I’ve also flown the Pansh Aurora1-19, A15-18m, A15-15m, A15-12m, Ace1-7m, Sprint-5m kites. Sprint flew perfect, Ace1 never did. The Aurora1 needed tweeking, the A15s flew fine without modifications (on 2:1 pulley bars for the larger 18m and 15m kites). Think the higher the aspect ratio and smaller the kite the more details come into play, the more amplified the tuning errors become and the gustier stronger winds they get flown in. Thought I’d try the smallest Aurora2 before maybe getting an Aeolus in tune.

For the 8m Aurora2, it flew much better with the two A lines extended (the line between the bridle junction A1/A23/A45 and the X/Y/Pigtail junction in the Pansh line diagram). Like the last photo shows, I made these new A lines out of amsteel so it was strong, and I made it a little long so I could add/remove knots to easily tune the kite. I did this with a mixer test assuming somewhere around A=Z, B=0, C=0 would be the designer’s intention for neutral tuning. I noticed the left and right mixers were exactly the same, which indicate good quality build as the bridle lengths + kite panels variation on left=right. I have learned to change only one parameter at a time when tuning, to avoid guessing which of the multiple changes caused the different flying characteristics. But, I did also add a 5th line so I can QR during tests without the kite spinning to the ground. I think I have now tuned and flown it enough static to convince me to spend a day on the water with it. What I have found tuning was:

(A) Stock, Mixer A=Z, B=+2.25”, C=+1.5”, A=46.75” Flys far forward, stable +/-30deg and lower, unstable higher above, gusts push kite forward then the lulls cause unstable recovery.

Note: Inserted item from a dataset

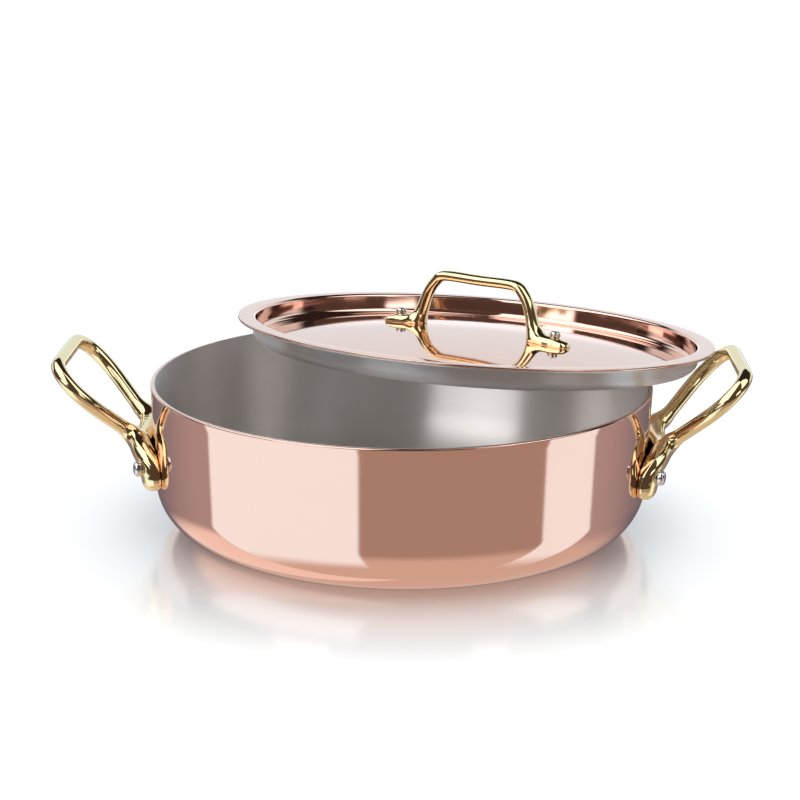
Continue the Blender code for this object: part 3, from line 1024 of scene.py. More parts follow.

(B) Mod1, Mixer A=Z, B=+0.75”, C=+0.5”, A=49.25”, Flys less forward, stable overhead and lower, better feel/control over the kite, recovers from small gusts, higher gusts still can push kite into an unstable recovery.

(C) Mod2, Mixer A=Z, B=0”, C=0”, A=49.75”, Flys less forward, stable overhead and lower, better feel/control over the kite, recovers from small gusts, higher gusts can cause a little luffing but does not push kite into an unstable recovery. The wingtips sometimes fold up a little when flown below 45deg. They quickly shake back into shape tho. The wingtip folds are sometimes things found in static flying a high AR kite, but not so much when in motion with apparent/added wind stabilizing it.

I also tried flying (C) Mod2 on 6m lines as all my other tests were on 30m lines. With the 30m lines my rear/steering lines need to be 7”+ longer. With the 6m lines I extended the steering lines 7” but it did not control well. I put the bar with 6m lines at equal length and it flew fine. This indicates to me that the 30m lines (600# Centers, 500# rears both 12 braid spectra) need 7” more droop/sag to fly right. I fly a few other 15m+ foils on 30m lines, but 30m lines might be long for an 8m foil. But now that my bar is tuned with 30m lines and a 5th line to match, I’m going to keep this setup for now. I was going to extend the 2 kite pigtails 7” (to make the kite work with a universal/equal line bar) but this would only work with 30m lines, so no short-cuts to matching the bar/lines to the kite. So if I decide to try shorter (20-25m) lines later, I’ll plan to retune the bar (not the kite).

I think the 30m lines are probably the worst case for having the overfly due to gusts as, the window is larger, gusts can push the kite further forward and faster, and then kite has more momentum. Once tuned I could let go of the bar to sheet out in gusts and the kite did not overfly. This is what I wanted so when in the water managing gear I can simply let the bar go in gusts and the kite will recover. Looking forward to getting out on the water with it. If others decided to get the smallest Aurora2, post up how it flew and any mods you did. Hopefully all this typing can be helpful to someone else someday.